Susan Estrich was worried even before today:
Problem is, there aren’t enough Obama supporters yet to carry the election. It’s the folks in the middle, the folks who haven’t deecided, the folks who need convincing or are inclined not to like him, or are still smarting from the defeat of Hillary Clinton, who will decide this election. Did the foreign trip move them? . . . “They think they can’t lose,” one of the smartest people I know said to me this week, describing the attitude he sees on display in the Obama campaign. He isn’t the first one to say it. There was a crop of stories, as the trip was ending, suggesting that the Obama campaign, which used to pride itself on its openess and transparency as compared to the Clinton machine, has now abandoned openess and transparency in favor of tight controls, attacks on reporters who write less-than flattering pieces, and a particularly unattractive form of hardball that people who think they are on the way to the White House, or already there, often adopt. It will not serve him well.
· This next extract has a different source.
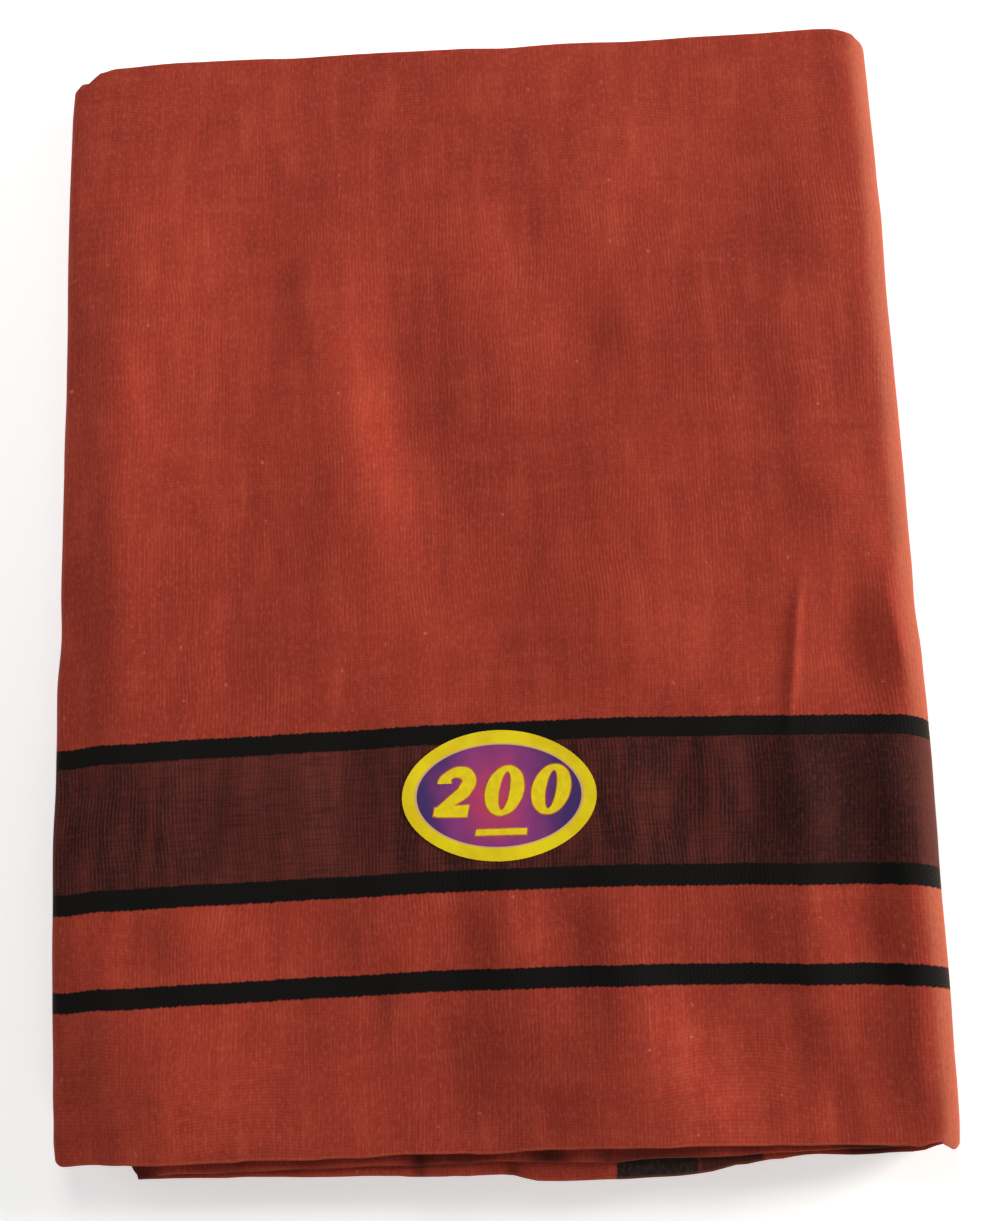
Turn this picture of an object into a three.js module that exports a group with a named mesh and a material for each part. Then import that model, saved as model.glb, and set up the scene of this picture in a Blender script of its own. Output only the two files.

That was before the umpteenth explanation of why Barack Obama didn’t visit the wounded troops– now he says he didn’t want to “distract them.” Then why make the arrangement originally? Or why not go quietly without the camera crew? McCain is now pouncing with a new ad that makes the “3 a.m.” ad look like beanbag.
When he pulls out these explanations — reminiscent of the “Republicans made me take the private financing” — he betrays not only arrogance, but contempt for voters. They will buy anything, he seems to be convinced. A smile, a glib explanation, and they won’t dare challenge my virtue, he suggests by coming up with explanations that defy belief.
Do regular folks care? Perhaps. The magnificent professor of the “Last Lecture,” Randy Pausch passed away. In a lovely obituary in the Washington Post we read Pausch’s advice:
“You get people to help you by telling the truth, by being earnest,” he said. “I’ll take an earnest person over a hip person every day because hip is short-term. Earnest is long-term.”
And you wonder whether simple honesty, earnestness and decency really count. Or is it just hip, or hype as the case may be, that drives people? You wonder sometimes what the market will bear.